Brrrrr - that's about the only first thing that comes to my mind when I think to my day yesterday at Cheltenham. Temperatures all day hovered around 0ºC, which I guess isn't too horrible, but that coupled with a stiff steady breeze and a total lack of shelter for hours at a time made me a frozen popsicle by the end of the day! My feet, wrapped up in two thick pairs of wooly socks, were so cold they'd gone past numb and into painful, dead-feeling blocks of ice that I legitimately thought might be frostbitten as they didn't get full feeling back into them even after an hour of brisk walking that had the rest of me sweating (fortunately they appear none the worse for wear today!).
(Puffin steam on the way to the paddock)
But, those rather difficult conditions and the above-average effort it took to actually get there (a two hour train each way with multiple changeovers and then a brisk 50 minute walk through some rather sketchy neighborhoods, all while toting my very heavy and probably conspicuously bulky camera bag that made me feel like a prime mugging target to all the groups of punks on bikes I passed who seemed ready at any moment to start displaying some "antisocial behavior," as the Brits so euphemistically put it), plus of course the exceptional quality of racing I got to witness, made my visit to Cheltenham my best racetrack visit yet so far.
(Local Hero looking steamy after his win in the first with McCoy up)
Like at Ascot, I really could see what all the big fuss was about.

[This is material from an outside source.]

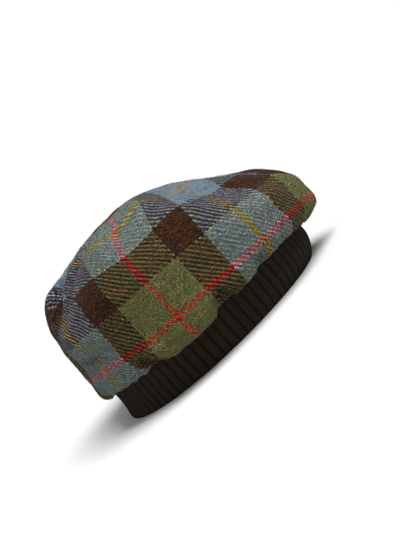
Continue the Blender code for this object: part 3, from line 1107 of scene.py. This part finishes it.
def fibre_paths(points, side, chance):
    """Points along every fibre: its direction turns at a steady rate, and its lift is half a sine wave."""
    column_step = np.gradient(points, axis=0)
    row_step = np.gradient(points, axis=1)
    column, row = fibre_starts(column_step, row_step, chance)
    part = chance.uniform(*fibre_length, fibre_count) / (fibre_steps - 1)
    heading = chance.uniform(0, 2 * np.pi, fibre_count)
    curl = np.radians(chance.uniform(*fibre_curl, fibre_count)) * chance.choice([-1, 1], fibre_count)
    paths = []
    for station in np.linspace(0, 1, fibre_steps):
        lift = np.sin(np.pi * station) * (1 - fibre_end_lift) + fibre_end_lift * station
        near_column = np.clip(column.astype(int), 1, fine_columns - 2)
        near_row = np.clip(row.astype(int), 1, fine_rows - 2)
        along = column_step[near_column, near_row]
        upward = row_step[near_column, near_row]
        outward = np.cross(along, upward) * side
        outward /= np.linalg.norm(outward, axis=-1, keepdims=True)
        place = points[near_column, near_row]
        place = place + along * (column - near_column)[:, None] + upward * (row - near_row)[:, None]
        paths.append(place + outward * (fibre_root + fibre_lift * lift))
        turned = heading + curl * station
        column = column + part * np.cos(turned) / np.linalg.norm(along, axis=-1)
        row = row + part * np.sin(turned) / np.linalg.norm(upward, axis=-1)
    return np.stack(paths, axis=1)


# %% Curls as tubes
fibre_sides = 3
fibre_radius = 0.00004
aside = (0.31, 0.52, 0.80)


def tubes_along(paths):
    """A thin tube round each path: rings square to it, joined by walls and closed at both ends."""
    ahead = np.gradient(paths, axis=1)
    ahead /= np.linalg.norm(ahead, axis=-1, keepdims=True)
    first = np.cross(ahead, aside)
    first /= np.linalg.norm(first, axis=-1, keepdims=True)
    second = np.cross(ahead, first)
    turn = 2 * np.pi * np.arange(fibre_sides) / fibre_sides
    ring = np.cos(turn)[:, None] * first[:, :, None] + np.sin(turn)[:, None] * second[:, :, None]
    index = np.arange(fibre_count * fibre_steps * fibre_sides).reshape(fibre_count, fibre_steps, fibre_sides)
    beside = np.roll(index, -1, axis=2)
    walls = np.stack([index[:, :-1], beside[:, :-1], beside[:, 1:], index[:, 1:]], axis=-1).reshape(-1, 4)
    ends = np.concatenate([index[:, 0, ::-1], index[:, -1]])
    return paths[:, :, None] + fibre_radius * ring, walls.tolist() + ends.tolist()


def scatter_fibres(name, half, side, material, seed):
    """All stray fibres of one half, over the outer grid of its finished mesh."""
    points = np.empty(len(half.data.vertices) * 3)
    half.data.vertices.foreach_get("co", points)
    points = points.reshape(2, fine_columns, fine_rows, 3)[0]
    tubes, faces = tubes_along(fibre_paths(points, side, np.random.default_rng(seed)))
    return make_piece(name, tubes, faces, material)


wool = fibre_finish()
for name, side, _, seed in crown_halves:
    half_fibres = scatter_fibres(name.replace("crown", "fibres"), halves[name], side, wool, seed)
    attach(half_fibres, "root")

# %% [markdown]
# ## The ribbed band
#
# The band is a tube of rib knit folded in half, so its lower edge is round and its upper edge goes
# into the crown. Straight ribs with an array modifier would not follow the oval, so one profile of the
# band is carried round it instead. Narrow grooves divide the ribs, and three fine wales run down each.
# Over the forehead the knit is stretched, so the grooves are narrower there and the ribs look wider.

# %% Profile of the band
round_points = 7
wall_points = 14
wall_top = band_height - 0.25 * fold_round
top_bevel = 0.10 * band_thickness


def band_profile():
    """Heights, depths from the outside and shares of the ribs' depth, once round a closed profile."""
    turn = np.linspace(0, np.pi / 2, round_points)
    rise = fold_round * (1 - np.cos(turn))
    cut = (band_thickness - rest_strip) / 2 * (1 - np.sin(turn))
    wall = np.linspace(fold_round, wall_top, wall_points)[1:]
    flush = np.zeros_like(wall)
    height = np.concatenate([rise, wall, [band_height, band_height], wall[::-1], rise[::-1]])
    top = [top_bevel, band_thickness]
    depth = np.concatenate([cut, flush, top, flush + band_thickness, band_thickness - cut[::-1]])
    share = np.concatenate([np.sin(turn), flush + 1, [0, 0], flush, np.zeros_like(turn)])
    return height, depth, share


# %% Ribs and wales
rib_count = 75
rib_turn = 4.2
columns_per_rib = 16
rib_depth = 0.0014
groove_power = 4.0
groove_power_swing = 2.0
wales_per_rib = 3
wale_depth = 0.00020
courses = 24


def make_band(name, material):
    """The band: its profile carried round the oval, less the grooves and wales.

    A groove is a cosine wave raised to a power, and a higher power makes it narrower.
    """
    count = rib_count * columns_per_rib
    angle = 2 * np.pi * np.arange(count) / count
    phase = rib_count * angle + rib_turn
    power = groove_power + groove_power_swing * np.cos(angle)
    waves = rib_depth * (0.5 + 0.5 * np.cos(phase)) ** power + wale_depth * np.cos(wales_per_rib * phase)
    height, depth, share = band_profile()
    outward = band_outward(angle[None], height[:, None]) - depth[:, None] - share[:, None] * waves[None]
    points = np.stack([*oval(angle[None], outward), height[:, None] + 0 * outward], axis=-1)
    index = np.arange(outward.size).reshape(outward.shape)
    following = np.roll(index, -1, axis=1)
    beyond = np.roll(following, -1, axis=0)
    faces = np.stack([index, following, beyond, np.roll(index, -1, axis=0)], axis=-1).reshape(-1, 4)
    wale_number = wales_per_rib * phase[None] / (2 * np.pi) + 0 * outward
    steps = np.hypot(np.diff(height), np.diff(depth))
    course_number = np.concatenate([[0], np.cumsum(steps)])[:, None] * courses / band_height + 0 * outward
    stitches = np.stack([wale_number, course_number], axis=-1)
    return make_piece(name, points, faces, material, stitches, "stitches")


# %% The knit
# Powers below one make a yarn fuller. Tones add up from the gap to the yarn, and from groove to crown, as
# painted shade.
stitch_slant = 0.55
yarn_power = 0.6
leg_power = 0.5
knit_fibre_scale = 1.7
fibre_relief = 0.4
stitch_relief = 0.0004
gap_shade_tone = 0.60
yarn_light_tone = 0.35
fibre_tone = 0.35
groove_shade_tone = 0.60
crown_light_tone = 0.55
groove_share = 0.36


def knit_finish():
    """Dark wool in knit stitches: two slanting yarns make a V, and each wale is a row of small Vs."""
    cloth = Finish("dark_brown_knit")
    place = cloth.add("ShaderNodeUVMap", {"uv_map": "stitches"})
    round_band, up, _ = cloth.split(place)
    part_wale = round_band - math.floor(round_band)
    side = abs(part_wale - 0.5) * 2
    slanted = up + side * stitch_slant
    part_course = slanted - math.floor(slanted)
    yarn = (part_course * (1 - part_course) * 4) ** yarn_power
    leg = (side * (1 - side) * 4) ** leg_power
    height = yarn * leg
    fibre = cloth.noise(place, knit_fibre_scale, 4.0)
    from_groove = abs((round_band / wales_per_rib + 0.5) % 1 - 0.5) * 2
    # Painted shade: darker in the gaps between stitch yarns and in the grooves between the ribs.
    tone = gap_shade_tone + yarn_light_tone * height + fibre_tone * fibre
    tone = tone * (groove_shade_tone + crown_light_tone * from_groove.clamped(0.0, groove_share))
    colour = cloth.mix(1.0, rgb(35, 29, 23), cloth.point(tone, tone, tone), "MULTIPLY")
    relief = height + fibre_relief * fibre
    rise = cloth.add("ShaderNodeBump", None, {"Strength": 0.6, "Distance": stitch_relief, "Height": relief})
    cloth.dress(
        Base_Color=colour, Normal=rise, Roughness=0.9, Specular_IOR_Level=0.08,
        Sheen_Weight=0.015, Sheen_Roughness=0.4, Sheen_Tint=rgb(170, 150, 130),
    )
    return cloth.material


band = make_band("knit_band", knit_finish())
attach(band, "root")
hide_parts("rib_band")

# %% [markdown]
# ## The studio
#
# The hat stands on its rim on a pale table under a wide soft sky. The camera looks from the wearer's
# right, a little from above, and is rolled so that the hat leans as it does in the photograph. The
# floor runs far past the picture, so no horizon cuts through it.

# %% Floor and sky
floor_reach = 30.0
floor_drop = 0.0001
floor_grey = 0.60
sky_strength = 0.45


def make_floor():
    """One large square just under the rim."""
    finish = Finish("pale_floor")
    finish.dress(Base_Color=(floor_grey, floor_grey, floor_grey, 1.0), Roughness=0.9, Specular_IOR_Level=0.1)
    corners = floor_reach * np.array([(-1, -1), (1, -1), (1, 1), (-1, 1)])
    points = np.column_stack([corners, np.full(4, -floor_drop)])
    return make_piece("floor", points, np.array([[0, 1, 2, 3]]), finish.material)


make_floor()

scene = bpy.context.scene
world = bpy.data.worlds.new("soft_sky")
world.use_nodes = True
sky = world.node_tree.nodes["Background"]
sky.inputs["Color"].default_value = (1.0, 1.0, 1.0, 1.0)
sky.inputs["Strength"].default_value = sky_strength
scene.world = world
scene.view_settings.view_transform = "Standard"


# %% Lights
def looking(position, right, up, back):
    """An object's matrix, column by column: its own axes point right, up and back."""
    matrix = np.eye(4)
    matrix[:3, :4] = np.column_stack([right, up, back, position])
    return matrix.T.tolist()


def place_light(name, direction, softness, strength):
    """A far soft light that shines from the direction, as wide as the softness angle in degrees."""
    lamp = bpy.data.lights.new(name, "SUN")
    lamp.angle = math.radians(softness)
    lamp.energy = strength
    back = np.array(direction) / np.linalg.norm(direction)
    right = np.cross((0.0, 0.0, 1.0), back)
    right = right / np.linalg.norm(right)
    holder = bpy.data.objects.new(name, lamp)
    holder.matrix_world = looking((0, 0, 0), right, np.cross(back, right), back)
    bpy.context.collection.objects.link(holder)
    print("%s: %.2f from %s" % (name, strength, direction))


place_light("key_light", (1.1, -0.7, 2.6), 40.0, 4.75)
place_light("fill_light", (-1.4, -2.0, 0.8), 60.0, 0.38)

# %% Camera
view_roll = math.radians(42.68)
image_height = 0.4354
sensor = 36.0

level_right = np.array([1.0, 0.0, 0.0])
level_up = np.array([0.0, math.sin(view_elevation), math.cos(view_elevation)])
forward = np.array([0.0, math.cos(view_elevation), -math.sin(view_elevation)])
rightward = math.cos(view_roll) * level_right - math.sin(view_roll) * level_up
upward = math.sin(view_roll) * level_right + math.cos(view_roll) * level_up
camera = bpy.data.objects.new("camera", bpy.data.cameras.new("camera"))
camera.data.sensor_width = sensor
camera.data.lens = sensor * view_distance / image_height
camera.matrix_world = looking(view_aim - view_distance * forward, rightward, upward, -forward)
bpy.context.collection.objects.link(camera)
scene.camera = camera
print("camera lens: %.0f mm, %.1f m away" % (camera.data.lens, view_distance))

These horses were not only gorgeous and sparking with intelligence, but they were also bursting with the athletic power to make the challenging hills and massive obstacles at Cheltenham look easy. Every race was so smooth and fluid, and here "big mistakes" involved getting a deeper distance and falling off the pace of the field, and almost never with anything worse than that (like at Ascot, there was a single fall all day while I spectated, a totally innocuous tumble that left both horse and rider ready to run again another day). While obviously serious accidents still do occur even at this higher and more proficient level of racing, I could understand after the past two weeks how rational people could get still get behind this sport (like I get behind eventing), whereas at Warwick I was struggling.
(How can you not fall for a face like that? So strong and intelligent)
(looove the saddle)
(Such a lovely quiet pre-race moment - this horse has a heck of a kind eye)

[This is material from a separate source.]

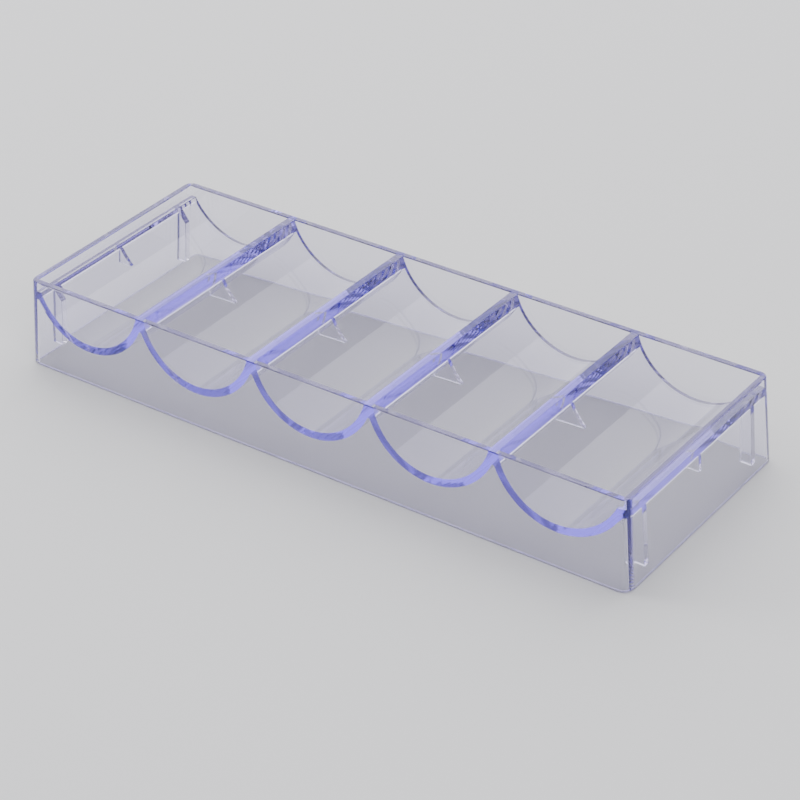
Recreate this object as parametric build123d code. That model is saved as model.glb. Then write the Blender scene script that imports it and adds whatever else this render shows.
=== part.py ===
from build123d import *
import math
import os

# Five-row poker chip tray: an open-topped, open-bottomed clear moulding.
# Units are millimetres. +X runs along the row of troughs, +Y to the rear, +Z up.
# The origin is at the centre of the footprint, on the surface that the tray stands on.

# ---- driving dimensions ----
LENGTH = 205.8              # over the base of the end walls
WIDTH = 75.8                # over the base of the front and rear walls
HEIGHT = 27.4
WALL = 2.0
DRAFT_INSET = 1.8           # how far each face leans in from base to rim
CORNER_BASE_RADIUS = 3.6    # outer corners at the base
CORNER_RIM_RADIUS = 2.7     # and at the rim
INNER_BASE_RADIUS = 1.2     # inner corners at the base
INNER_RIM_RADIUS = 0.3      # and at the rim, where they are nearly sharp

TROUGH_COUNT = 5
TROUGH_PITCH = 40.0         # centre to centre
TROUGH_RADIUS = 19.2        # inside face of each trough, for chips 38 mm across
SHELL = 2.3                 # thickness of the trough shells
TROUGH_FLOOR = 12.4         # lowest point of the inside face above the base

RIDGE_TOP = 27.0            # the ridges stop a little below the rim
RIDGE_END_RUN = 2.2         # length over which each end of a ridge slopes up to the rim
RIDGE_ROOT_WIDTH = 0.7      # flat at the top of the groove under each ridge
SHOULDER_TOP = 23.8         # ledges along the inside of the end walls
SHOULDER_ROOT = 21.2        # top of the groove under each ledge

WEB_THICKNESS = 1.2         # gusset webs at mid depth
WEB_BOTTOM = 16.2

PEG_BOTTOM = 3.2
PEG_FOOT_X = 97.0           # free side of each peg at its foot; the peg runs from here to the end wall
PEG_TOP_X = 96.2            # the same side where the peg meets the ledge
PEG_Y = 26.5                # inner face of each peg
PEG_THICKNESS = 2.0

# ---- derived places ----
AXIS_HEIGHT = TROUGH_FLOOR + TROUGH_RADIUS
OUTER_RADIUS = TROUGH_RADIUS + SHELL
HALF_LENGTH = LENGTH / 2
HALF_WIDTH = WIDTH / 2
TROUGH_CENTRES = [TROUGH_PITCH * (i - (TROUGH_COUNT - 1) / 2) for i in range(TROUGH_COUNT)]
RIDGE_CENTRES = [x + TROUGH_PITCH / 2 for x in TROUGH_CENTRES[:-1]]
LAST_TROUGH = TROUGH_CENTRES[-1]


def arc_half_width(height):
    """Half the width of a trough's inside face at a height above the base."""
    return math.sqrt(TROUGH_RADIUS ** 2 - (AXIS_HEIGHT - height) ** 2)


TROUGH_HALF = arc_half_width(RIDGE_TOP)
TROUGH_HALF_AT_END = arc_half_width(SHOULDER_TOP)
RIDGE_HALF = TROUGH_PITCH / 2 - TROUGH_HALF


def frustum(length, width, base_radius, rim_radius):
    """A drafted block from the base to the rim, with rounded corners that narrow upwards."""
    base = RectangleRounded(length, width, base_radius)
    rim = RectangleRounded(length - 2 * DRAFT_INSET, width - 2 * DRAFT_INSET, rim_radius)
    return loft([base, Pos(0, 0, HEIGHT) * rim], ruled=True)


def block(x_low, x_high, y_low, y_high, z_low, z_high):
    """A plain box between two corners."""
    size = (x_high - x_low, y_high - y_low, z_high - z_low)
    middle = ((x_low + x_high) / 2, (y_low + y_high) / 2, (z_low + z_high) / 2)
    return Pos(*middle) * Box(*size)


def slab(x_low, x_high, z_low, z_high):
    """A box that runs the whole depth of the tray."""
    return block(x_low, x_high, -HALF_WIDTH, HALF_WIDTH, z_low, z_high)


def roller(x_centre, radius):
    """A cylinder on a trough's axis, longer than the tray is deep."""
    return Pos(x_centre, 0, AXIS_HEIGHT) * Rot(90, 0, 0) * Cylinder(radius, 2 * WIDTH)


def wedge(corners):
    """An upright prism through the given plan corners."""
    return extrude(make_face(Polyline(*corners, close=True)), amount=HEIGHT)


OUTSIDE = frustum(LENGTH, WIDTH, CORNER_BASE_RADIUS, CORNER_RIM_RADIUS)
INSIDE = frustum(LENGTH - 2 * WALL, WIDTH - 2 * WALL, INNER_BASE_RADIUS, INNER_RIM_RADIUS)


def skirt_walls():
    """The four drafted walls, mitred at the corners."""
    ring = OUTSIDE - INSIDE
    inner_end = HALF_LENGTH - HALF_WIDTH
    front = [(-HALF_LENGTH, -HALF_WIDTH), (HALF_LENGTH, -HALF_WIDTH), (inner_end, 0), (-inner_end, 0)]
    right = [(HALF_LENGTH, -HALF_WIDTH), (HALF_LENGTH, HALF_WIDTH), (inner_end, 0)]
    rear = [(x, -y) for x, y in front]
    left = [(-x, y) for x, y in right]
    plans = {"front_wall": front, "rear_wall": rear, "left_end_wall": left, "right_end_wall": right}
    return {name: ring & wedge(plan) for name, plan in plans.items()}


def chip_trough(index):
    """One curved shell, open at the top, that a row of chips lies in."""
    centre = TROUGH_CENTRES[index]
    left_half = TROUGH_HALF_AT_END if index == 0 else TROUGH_HALF
    right_half = TROUGH_HALF_AT_END if index == TROUGH_COUNT - 1 else TROUGH_HALF
    shell = roller(centre, OUTER_RADIUS) - roller(centre, TROUGH_RADIUS)
    return shell & INSIDE & slab(centre - left_half, centre + right_half, 0, RIDGE_TOP)


def ridge_root_height():
    """Height of the flat at the head of the groove under a ridge."""
    reach = TROUGH_PITCH / 2 - RIDGE_ROOT_WIDTH / 2
    return AXIS_HEIGHT - math.sqrt(OUTER_RADIUS ** 2 - reach ** 2)


def ridge_bar(centre):
    """A bar whose top is level, then slopes up to the rim at the front and the rear."""
    rim_y = HALF_WIDTH - DRAFT_INSET - WALL
    level_y = rim_y - RIDGE_END_RUN
    rear_half = [(HALF_WIDTH, 0), (HALF_WIDTH, HEIGHT), (rim_y, HEIGHT), (level_y, RIDGE_TOP)]
    front_half = [(-y, z) for y, z in reversed(rear_half)]
    side_view = Plane.YZ * make_face(Polyline(*rear_half, *front_half, close=True))
    return Pos(centre, 0, 0) * extrude(side_view, amount=RIDGE_HALF, both=True)


def divider_ridge(centre):
    """The bar between two troughs, with the head of the groove cut in its underside."""
    left, right = centre - TROUGH_PITCH / 2, centre + TROUGH_PITCH / 2
    half_root = RIDGE_ROOT_WIDTH / 2
    shells = roller(left, OUTER_RADIUS) + roller(right, OUTER_RADIUS)
    root = slab(centre - half_root, centre + half_root, ridge_root_height(), HEIGHT)
    ridge = ridge_bar(centre) & (shells + root) & INSIDE
    return ridge - roller(left, TROUGH_RADIUS) - roller(right, TROUGH_RADIUS)


def right_end_shoulder():
    """The ledge that joins the last trough to the end wall."""
    ledge = slab(LAST_TROUGH + TROUGH_HALF_AT_END, HALF_LENGTH, 0, SHOULDER_TOP)
    root = slab(LAST_TROUGH, HALF_LENGTH, SHOULDER_ROOT, SHOULDER_TOP)
    return ledge & (roller(LAST_TROUGH, OUTER_RADIUS) + root) & INSIDE


def ridge_gusset(centre):
    """A thin web across the groove under a ridge, halfway from front to rear."""
    half = WEB_THICKNESS / 2
    reach = TROUGH_PITCH / 2
    web = block(centre - reach, centre + reach, -half, half, WEB_BOTTOM, ridge_root_height())
    return web - roller(centre - reach, OUTER_RADIUS) - roller(centre + reach, OUTER_RADIUS)


def right_end_gusset():
    """The half web under the end ledge."""
    half = WEB_THICKNESS / 2
    web = block(LAST_TROUGH, HALF_LENGTH, -half, half, WEB_BOTTOM, SHOULDER_ROOT)
    return (web - roller(LAST_TROUGH, OUTER_RADIUS)) & INSIDE


def corner_peg():
    """A flat bar in the rear right corner that narrows from the ledge down to its foot."""
    free_side = [(PEG_TOP_X, SHOULDER_ROOT), (PEG_FOOT_X, PEG_BOTTOM)]
    wall_side = [(HALF_LENGTH, PEG_BOTTOM), (HALF_LENGTH, SHOULDER_ROOT)]
    front_view = Plane.XZ * make_face(Polyline(*free_side, *wall_side, close=True))
    bar = Pos(0, PEG_Y + PEG_THICKNESS / 2, 0) * extrude(front_view, amount=PEG_THICKNESS / 2, both=True)
    return (bar - roller(LAST_TROUGH, OUTER_RADIUS)) & INSIDE


def mirrored_x(shape):
    """The same piece at the left end."""
    return mirror(shape, about=Plane.YZ)


def mirrored_y(shape):
    """The same piece at the front."""
    return mirror(shape, about=Plane.XZ)


parts = skirt_walls()
for index in range(TROUGH_COUNT):
    parts[f"chip_trough_{index + 1}"] = chip_trough(index)
for index, centre in enumerate(RIDGE_CENTRES):
    parts[f"divider_ridge_{index + 1}"] = divider_ridge(centre)
    parts[f"ridge_gusset_{index + 1}"] = ridge_gusset(centre)
parts["right_end_shoulder"] = right_end_shoulder()
parts["left_end_shoulder"] = mirrored_x(right_end_shoulder())
parts["right_end_gusset"] = right_end_gusset()
parts["left_end_gusset"] = mirrored_x(right_end_gusset())
parts["peg_rear_right"] = corner_peg()
parts["peg_front_right"] = mirrored_y(corner_peg())
parts["peg_rear_left"] = mirrored_x(corner_peg())
parts["peg_front_left"] = Rot(0, 0, 180) * corner_peg()

os.makedirs("parts", exist_ok=True)
for name, shape in parts.items():
    export_step(shape, f"parts/{name}.step")
    print(name, round(shape.volume, 1))
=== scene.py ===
import math

import bmesh
import bpy
from mathutils import Matrix, Vector


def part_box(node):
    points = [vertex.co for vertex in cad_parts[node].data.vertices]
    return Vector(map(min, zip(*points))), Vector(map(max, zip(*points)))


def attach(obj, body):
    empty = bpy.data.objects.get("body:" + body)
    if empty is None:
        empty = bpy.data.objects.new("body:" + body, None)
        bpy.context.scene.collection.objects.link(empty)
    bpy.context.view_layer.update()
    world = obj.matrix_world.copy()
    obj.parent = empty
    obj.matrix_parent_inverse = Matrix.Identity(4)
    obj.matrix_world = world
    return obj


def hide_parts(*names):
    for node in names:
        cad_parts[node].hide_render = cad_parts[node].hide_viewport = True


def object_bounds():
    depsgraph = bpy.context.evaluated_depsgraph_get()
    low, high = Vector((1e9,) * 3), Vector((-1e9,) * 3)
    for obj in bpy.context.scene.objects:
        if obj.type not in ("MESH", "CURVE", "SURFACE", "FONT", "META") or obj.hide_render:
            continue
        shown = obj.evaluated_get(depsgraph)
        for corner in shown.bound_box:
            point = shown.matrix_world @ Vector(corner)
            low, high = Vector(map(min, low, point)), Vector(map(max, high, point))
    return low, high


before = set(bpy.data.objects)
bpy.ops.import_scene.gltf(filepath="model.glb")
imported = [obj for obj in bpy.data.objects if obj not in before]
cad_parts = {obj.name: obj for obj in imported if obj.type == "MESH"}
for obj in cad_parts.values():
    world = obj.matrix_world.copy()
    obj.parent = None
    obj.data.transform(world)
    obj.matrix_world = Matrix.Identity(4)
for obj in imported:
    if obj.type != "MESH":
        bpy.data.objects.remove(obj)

CAD_LOW, CAD_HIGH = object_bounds()
MM = 0.001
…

(Off to the start! Seriously, this horse is teddy bear... in supreme athlete powerhouse form, of course)
And, even more than at Ascot, I started to feel the real thrill of being there. Standing draped over the rail with camera in hand, outfitted in my Barbour coat and wellies with my tatty and already well-loved copy of that day's British Racing Form sticking out of my back pocket (and so feeling rather British, if I do say so myself), I found myself cheering on my favorites to the finish with my heart pounding in my ears with the sort of heady thrill that usually only happens when I'm watching (or better yet have just finished executing) a foot-perfect cross country round. I suddenly realized how it could be possible to form a full-on love affair with this world, where the emotions can peak so very high and are tempered always with that background understanding that they can also crash so very low.

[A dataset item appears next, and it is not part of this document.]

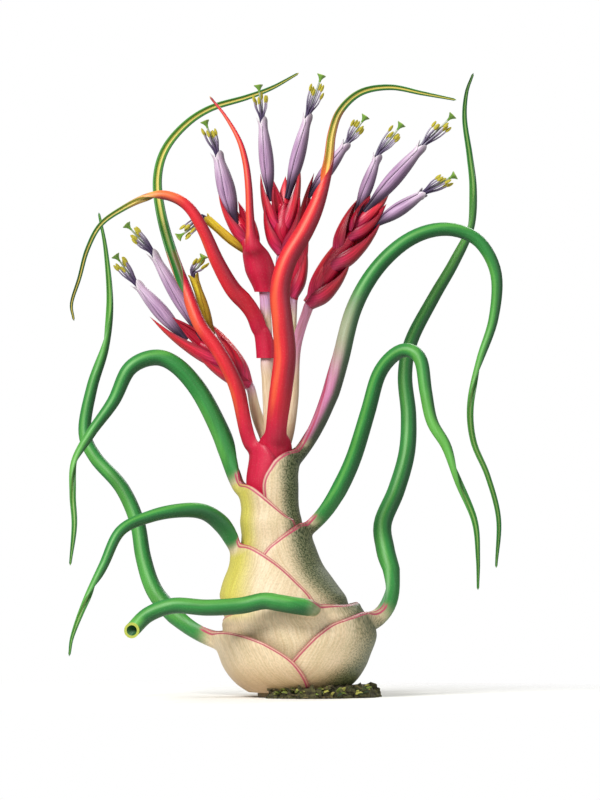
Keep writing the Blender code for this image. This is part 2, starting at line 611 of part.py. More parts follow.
def smooth_tube(name, table, count, collection, sides):
    """A tube along a table of (x, y, z, radius)."""
    route = smooth_route([Vector(row[:3]) for row in table], count)
    shares = [i / (len(table) - 1) for i in range(len(table))]
    radii = [read_curve(list(zip(shares, [row[3] for row in table])), share)
             for _, _, share in route]
    return tube(name, [place for place, _, _ in route], radii, collection, sides)


def turned(name, outline, sides, collection):
    """A turned solid from an outline of (radius, height) that runs up its outer side."""
    mesh = bpy.data.meshes.new(name)
    points = [(radius * MM, 0, height * MM) for radius, height in outline]
    mesh.from_pydata(points, [(i, i + 1) for i in range(len(points) - 1)], [])
    obj = bpy.data.objects.new(name, mesh)
    collection.objects.link(obj)
    screw = obj.modifiers.new("Turn", "SCREW")
    screw.steps = sides
    screw.render_steps = sides
    screw.use_merge_vertices = True
    screw.merge_threshold = 0.00001
    screw.use_normal_calculate = True
    return obj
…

Plus, if there's one thing I've learned from the past two weeks, it is this: don't bet against AP McCoy unless you're prepared to lose some money. That man is incredible. I've now watched him win in a hat trick of different ways, from holding at the back until a huge kick at the very last, to a steady creep up the pack, to an incredible wire to wire domination in the headliner yesterday on a longer shot (who wasn't even mentioned ONCE in a single one of the many previews I read about in the Forum that morning) who he made just ooze class. He's a true athlete and a master, and it's fun to watch him make it look so easy time and time again. Plus, as I've said before, he's pretty fine.
(I want to print this picture out and put it under pillow to try to do some learning by osmosis - from the past two weeks I must have dozens of pictures of McCoy where he's in this absolutely perfect, consummately balanced two point in each every one. A master.)
(...Of course, when push comes to shove, he can also achieve some pretty incredibly extreme positions to get it done! I actually cannot imagine galloping in a way where my ass would be 10" behind the cantle, but McCoy as ever makes it look easy)
(The master pre-race, totally cool and calm, gently patting his horse and untying a single hand-hold braid as they walked around. Magic.)
(Post wire-to-wire victory - I think I've been spotted!!! Yikes!!)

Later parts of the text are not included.